Individual Savings Accounts (ISAs) are excellent vehicles for retirement saving as they allow you to invest your savings free of income tax and capital gains tax. Every tax year each adult in the UK gets a £20,000 tax-free ISA allowance.
Prior to December 2014, the tax-free status of your ISA investments died upon your own death. This meant the investments were subject to tax on income and gains during the period of administration, and any amounts exceeding your widow’s outstanding ISA allowance at the time of inheritance had to be held in their General Investment Account, also subject to income tax and capital gains tax.
That changed on 3 December 2014 when the government introduced the Additional Permitted Subscription.
The Additional Permitted Subscription is available to you if your spouse or civil partner passed away on or after 3 December 2014 and died with investments held in one or multiple ISAs. It effectively allows you to inherit an additional ISA allowance to the value of your partner’s ISA investments at the time of their death or estate completion date (see below for determining which one applies to you).
It’s important to remember the Additional Permitted Subscription allowance and your spouse’s ISA assets are treated separately. The Additional Permitted Subscription is available even if you don’t inherit your spouse’s ISA assets, and if you do inherit them it’s up to you as to whether you fund your Additional Permitted Subscription allowance through those inherited investments or from cash you already hold.
The Additional Permitted Subscription is flexible, permitting subscription to cash or stocks and shares ISAs the surviving spouse holds, or to new cash or stocks and shares ISAs opened for the purpose. If the deceased partner had multiple ISAs with different providers, the surviving partner receives an Additional Permitted Subscription allowance for each one. The rules apply irrespective of the size of the deceased's ISA pots.
The rules around when the value of the deceased ISA accounts is calculated changed in 2018. This means if your partner died before 6 April 2018, your Additional Permitted Subscription allowance is the value of their ISA at the date of their death. If they died on or after 6 April 2018, it is the value at their estate completion date.
If you weren’t given this information as part of the probate process you can request it directly from your partner’s ISA provider(s).
If you inherit your spouse’s ISA investments and wish to use them to fund your Additional Permitted Subscription allowance, you don’t have to sell and re-buy them within your ISA. Instead, you can transfer them “in-specie” to your ISA. To do this, it must be within 180 days of the investments passing to you and with the same ISA provider(s) your spouse held the investments with, using your whole Additional Permitted Subscription allowance with that provider.
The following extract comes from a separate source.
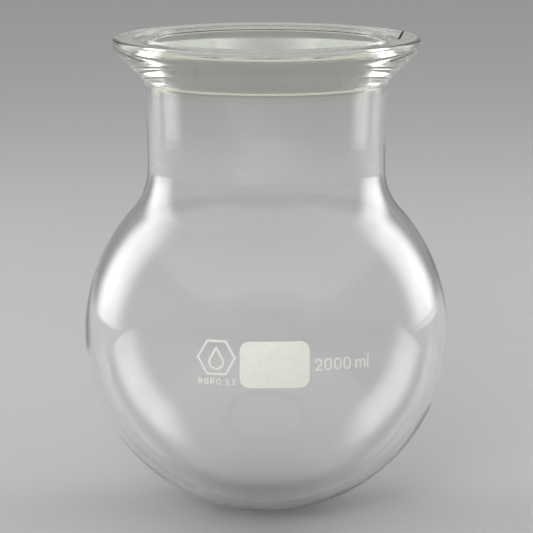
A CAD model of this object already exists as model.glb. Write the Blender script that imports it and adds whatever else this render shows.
import math

import bpy
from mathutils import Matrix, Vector


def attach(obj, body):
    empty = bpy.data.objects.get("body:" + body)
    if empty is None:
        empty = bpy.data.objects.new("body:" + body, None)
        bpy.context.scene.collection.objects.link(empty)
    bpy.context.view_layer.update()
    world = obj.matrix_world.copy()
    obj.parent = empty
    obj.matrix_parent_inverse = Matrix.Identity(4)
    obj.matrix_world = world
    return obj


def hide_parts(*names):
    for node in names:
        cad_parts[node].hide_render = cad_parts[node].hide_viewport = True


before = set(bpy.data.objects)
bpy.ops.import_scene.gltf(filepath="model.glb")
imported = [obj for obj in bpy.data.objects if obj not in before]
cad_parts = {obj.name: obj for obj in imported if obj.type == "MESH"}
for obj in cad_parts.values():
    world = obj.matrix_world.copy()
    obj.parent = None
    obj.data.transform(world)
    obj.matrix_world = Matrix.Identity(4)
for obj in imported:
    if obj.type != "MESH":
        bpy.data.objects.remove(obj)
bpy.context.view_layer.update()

MM = 0.001

# Mesh steps round the axis and along the profiles.
AROUND = 360
BULB_STEPS = 100
SHOULDER_STEPS = 30
NECK_STEPS = 34
ROUND_STEPS = 20
RIM_STEPS = 24
GROOVE_STEPS = 40
CONE_STEPS = 12
BORE_STEPS = 14
COLLAR_STEPS = 5
ROOT_STEPS = 4
EDGE_STEPS = 3
LAND_STEPS = 7

# Sizes in millimetres, as in the CAD model.
TOTAL_H = 215.6
BULB_R = 82.2
BULB_FLOOR = 3.7
SHOULDER_R = 28.0
SHOULDER_WALL = 2.8
SEAM_Z = 161.0
FLANGE_SEAM_Z = 192.0
WAIST_OUT = 53.5
WAIST_IN = 50.7
TOP_OUT = 54.6
TOP_IN = 51.8
FLANGE_R = 69.0
ROOT_R = 54.7
ROOT_Z = 193.8
ROOT_FILLET = 6.0
CORNER_LOW = 5.8
CORNER_TOP = 1.8
MOUTH_R = 52.0
MOUTH_ROUND = 1.2
MOUTH_END_Z = 196.0
GROOVE_R = 57.0
GROOVE_HALF = 2.5
GROOVE_DEPTH = 3.0

# Gap between the pieces at a fused seam, and the softened edge of the groove.
SEAM_GAP = 0.01
GROOVE_EDGE = 0.15

# Shares of the neck's flare that grow evenly and with the square of the height.
FLARE_EVEN = 0.4
FLARE_BEND = 0.6


# ------------------------------------------------------------------ profiles

def arc(cx, cz, r, start, end, n):
    """Points on an arc, in degrees, from start to end."""
    points = []
    for k in range(n + 1):
        a = math.radians(start + (end - start) * k / n)
        points.append((cx + r * math.cos(a), cz + r * math.sin(a)))
    return points


def run(a, b, n):
    """n steps from a towards b, b included and a left out."""
    return [(a[0] + (b[0] - a[0]) * k / n, a[1] + (b[1] - a[1]) * k / n)
            for k in range(1, n + 1)]


def flare(r_low, r_high, n):
    """Neck wall from its lower seam up: nearly straight, opening towards the flange."""
    points = []
    for k in range(n + 1):
        t = k / n
        r = r_low + (r_high - r_low) * (FLARE_EVEN * t + FLARE_BEND * t * t)
        points.append((r, SEAM_Z + (FLANGE_SEAM_Z - SEAM_Z) * t))
    return points


def bulb_profile():
    """(outer, inner) walls, each from the pole up to the neck seam. Both shoulder fillets
    share one centre and the wall thins evenly from the floor up to them."""
    cx = WAIST_OUT + SHOULDER_R
    cz = BULB_R + math.sqrt((BULB_R + SHOULDER_R) ** 2 - cx ** 2)
    fillet = SHOULDER_R + SHOULDER_WALL
    rise = cz - BULB_FLOOR
    cavity = (cx ** 2 + rise ** 2 - fillet ** 2) / (2.0 * (fillet + rise))
    walls = []
    for r, z, bend, neck in ((BULB_R, BULB_R, SHOULDER_R, WAIST_OUT),
                             (cavity, BULB_FLOOR + cavity, fillet, WAIST_IN)):
        leave = math.degrees(math.atan2(cz - z, cx))
        wall = arc(0, z, r, -90, leave, BULB_STEPS)
        wall += arc(cx, cz, bend, 180 + leave, 180, SHOULDER_STEPS)[1:]
        wall += run((neck, cz), (neck, SEAM_Z - SEAM_GAP), COLLAR_STEPS)
        wall[0] = (0.0, wall[0][1])
        walls.append(wall)
    return walls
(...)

However, once you’ve done so you are free to transfer your ISA balance to another provider.
When your spouse or civil partner dies, no further money can be paid (subscribed) into their ISA accounts, but they will continue to benefit from the tax advantages of an ISA until either the administration of the estate is complete, the ISA is closed or three years and 1 day have passed – whichever comes first.
Get in touch with an Ascot Lloyd Adviser who can help you understand how you can benefit from the Additional Permitted Subscription for ISAs. Book a call with one of our experts.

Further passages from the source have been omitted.